The records:
>> start
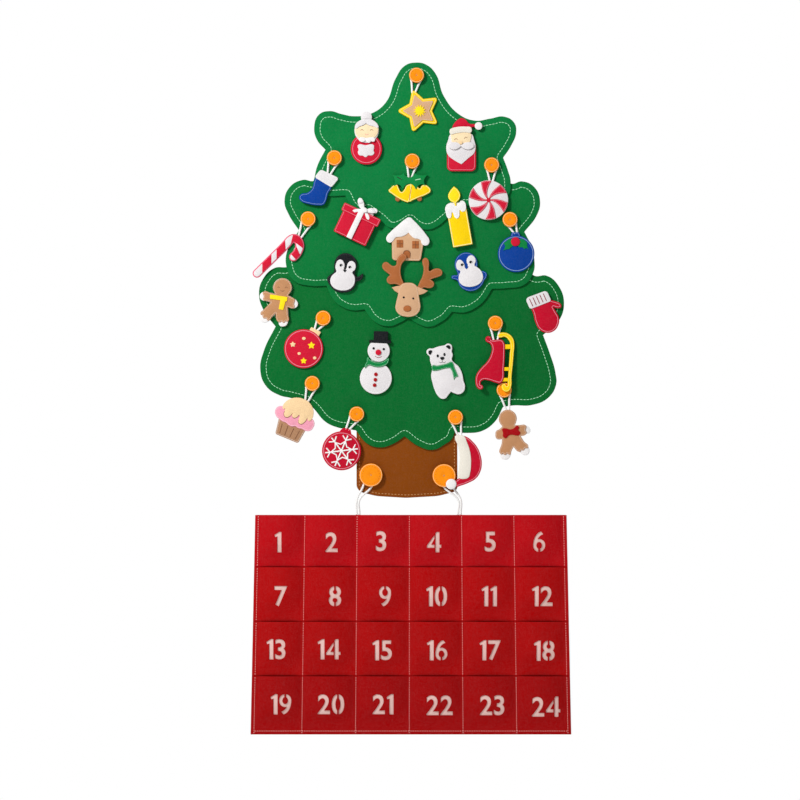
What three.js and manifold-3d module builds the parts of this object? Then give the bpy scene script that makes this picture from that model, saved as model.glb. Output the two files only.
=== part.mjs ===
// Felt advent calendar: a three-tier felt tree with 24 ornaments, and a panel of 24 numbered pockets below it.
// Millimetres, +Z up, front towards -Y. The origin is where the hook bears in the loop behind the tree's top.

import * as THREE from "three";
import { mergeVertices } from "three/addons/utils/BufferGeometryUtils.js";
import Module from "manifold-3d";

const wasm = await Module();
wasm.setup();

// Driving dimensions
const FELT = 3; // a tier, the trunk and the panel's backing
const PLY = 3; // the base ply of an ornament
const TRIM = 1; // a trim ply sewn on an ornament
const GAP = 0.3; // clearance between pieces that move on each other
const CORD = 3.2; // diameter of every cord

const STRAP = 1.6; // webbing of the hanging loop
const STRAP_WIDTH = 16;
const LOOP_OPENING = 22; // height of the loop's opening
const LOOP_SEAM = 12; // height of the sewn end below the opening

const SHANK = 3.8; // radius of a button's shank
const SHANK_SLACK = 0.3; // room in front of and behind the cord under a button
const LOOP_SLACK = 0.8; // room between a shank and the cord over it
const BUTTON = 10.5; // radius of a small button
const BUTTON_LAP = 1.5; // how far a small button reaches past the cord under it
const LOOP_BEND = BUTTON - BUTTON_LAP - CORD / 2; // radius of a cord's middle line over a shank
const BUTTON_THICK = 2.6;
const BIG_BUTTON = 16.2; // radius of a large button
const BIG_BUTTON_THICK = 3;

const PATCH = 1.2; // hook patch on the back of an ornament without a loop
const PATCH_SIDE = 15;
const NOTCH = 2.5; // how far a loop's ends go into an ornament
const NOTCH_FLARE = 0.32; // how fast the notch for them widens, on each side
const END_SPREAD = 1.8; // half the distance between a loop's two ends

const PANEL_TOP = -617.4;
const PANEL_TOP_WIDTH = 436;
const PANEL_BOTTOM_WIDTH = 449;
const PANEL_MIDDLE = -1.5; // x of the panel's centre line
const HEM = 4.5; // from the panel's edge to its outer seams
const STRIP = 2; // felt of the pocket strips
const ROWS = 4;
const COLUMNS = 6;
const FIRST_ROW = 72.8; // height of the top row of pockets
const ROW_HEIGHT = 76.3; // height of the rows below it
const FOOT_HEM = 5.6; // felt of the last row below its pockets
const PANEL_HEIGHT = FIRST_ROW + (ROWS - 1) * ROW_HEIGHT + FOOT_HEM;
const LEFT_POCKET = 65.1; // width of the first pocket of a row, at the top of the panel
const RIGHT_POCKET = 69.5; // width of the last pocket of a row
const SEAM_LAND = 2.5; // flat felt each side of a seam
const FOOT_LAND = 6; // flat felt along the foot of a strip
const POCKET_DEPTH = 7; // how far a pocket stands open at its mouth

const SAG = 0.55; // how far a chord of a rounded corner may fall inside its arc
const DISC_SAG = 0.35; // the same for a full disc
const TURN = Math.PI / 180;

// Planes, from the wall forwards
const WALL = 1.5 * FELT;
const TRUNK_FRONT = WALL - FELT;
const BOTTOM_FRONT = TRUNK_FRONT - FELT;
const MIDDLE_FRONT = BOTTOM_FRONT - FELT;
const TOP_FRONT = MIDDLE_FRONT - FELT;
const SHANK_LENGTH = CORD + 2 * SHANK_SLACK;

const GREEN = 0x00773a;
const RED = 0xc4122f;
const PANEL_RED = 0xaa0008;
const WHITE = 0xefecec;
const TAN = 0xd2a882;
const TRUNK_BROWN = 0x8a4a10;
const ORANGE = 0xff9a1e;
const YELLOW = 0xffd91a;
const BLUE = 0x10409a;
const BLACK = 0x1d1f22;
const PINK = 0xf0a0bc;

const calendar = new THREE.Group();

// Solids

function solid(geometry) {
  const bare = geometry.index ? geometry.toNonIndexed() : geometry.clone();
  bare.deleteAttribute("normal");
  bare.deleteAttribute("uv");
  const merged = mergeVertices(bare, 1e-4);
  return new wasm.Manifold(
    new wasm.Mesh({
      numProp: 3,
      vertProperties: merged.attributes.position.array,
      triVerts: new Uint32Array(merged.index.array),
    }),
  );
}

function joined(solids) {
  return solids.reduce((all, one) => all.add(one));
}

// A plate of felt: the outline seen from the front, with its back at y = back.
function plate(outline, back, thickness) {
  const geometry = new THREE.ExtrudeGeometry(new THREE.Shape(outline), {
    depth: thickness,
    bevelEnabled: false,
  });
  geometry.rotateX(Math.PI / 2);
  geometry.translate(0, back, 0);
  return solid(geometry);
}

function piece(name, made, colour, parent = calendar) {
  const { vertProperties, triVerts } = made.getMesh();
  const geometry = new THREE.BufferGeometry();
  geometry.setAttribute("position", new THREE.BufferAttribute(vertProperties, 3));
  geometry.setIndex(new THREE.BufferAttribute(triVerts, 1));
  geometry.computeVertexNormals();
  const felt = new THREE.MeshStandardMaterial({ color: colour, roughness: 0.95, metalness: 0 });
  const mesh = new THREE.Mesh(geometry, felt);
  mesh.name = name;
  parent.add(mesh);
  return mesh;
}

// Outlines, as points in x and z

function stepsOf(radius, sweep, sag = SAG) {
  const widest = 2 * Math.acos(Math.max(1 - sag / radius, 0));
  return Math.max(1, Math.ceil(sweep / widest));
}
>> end
>> start
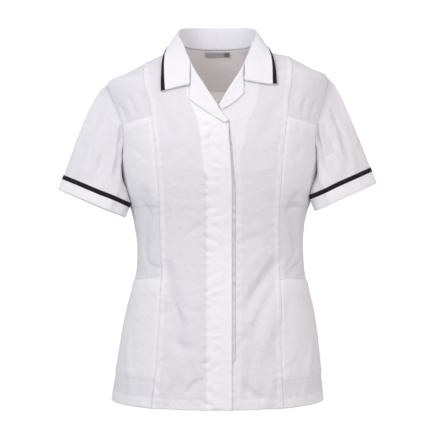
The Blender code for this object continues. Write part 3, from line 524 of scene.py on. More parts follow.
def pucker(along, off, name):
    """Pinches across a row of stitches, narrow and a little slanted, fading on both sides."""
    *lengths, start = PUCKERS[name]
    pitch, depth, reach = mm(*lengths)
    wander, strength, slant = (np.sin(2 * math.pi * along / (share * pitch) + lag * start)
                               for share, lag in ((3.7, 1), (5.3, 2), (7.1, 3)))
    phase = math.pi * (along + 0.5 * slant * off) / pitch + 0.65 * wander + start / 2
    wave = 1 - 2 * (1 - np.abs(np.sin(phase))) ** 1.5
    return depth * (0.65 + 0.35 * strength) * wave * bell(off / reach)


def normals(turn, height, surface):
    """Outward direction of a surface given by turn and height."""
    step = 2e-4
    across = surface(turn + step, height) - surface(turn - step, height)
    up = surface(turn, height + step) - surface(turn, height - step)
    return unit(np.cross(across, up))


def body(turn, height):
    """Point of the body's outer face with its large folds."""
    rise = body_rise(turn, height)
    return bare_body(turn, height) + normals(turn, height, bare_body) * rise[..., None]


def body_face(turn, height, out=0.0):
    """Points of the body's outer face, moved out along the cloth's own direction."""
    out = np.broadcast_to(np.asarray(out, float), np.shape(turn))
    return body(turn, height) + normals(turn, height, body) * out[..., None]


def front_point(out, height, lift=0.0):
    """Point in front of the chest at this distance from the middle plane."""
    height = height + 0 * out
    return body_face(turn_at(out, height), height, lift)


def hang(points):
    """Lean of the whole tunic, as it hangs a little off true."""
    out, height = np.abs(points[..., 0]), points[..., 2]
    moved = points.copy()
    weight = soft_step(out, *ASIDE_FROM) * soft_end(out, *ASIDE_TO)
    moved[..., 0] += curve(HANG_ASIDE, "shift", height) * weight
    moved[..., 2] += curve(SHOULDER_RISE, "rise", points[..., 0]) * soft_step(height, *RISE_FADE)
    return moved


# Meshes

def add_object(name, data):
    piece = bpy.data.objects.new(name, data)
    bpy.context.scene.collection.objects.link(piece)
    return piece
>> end
>> start
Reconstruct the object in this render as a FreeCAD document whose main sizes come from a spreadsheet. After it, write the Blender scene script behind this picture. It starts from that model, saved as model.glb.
>> end
Given request: Provide the number of lines containing the string "scene", with no other output.

Response below: 4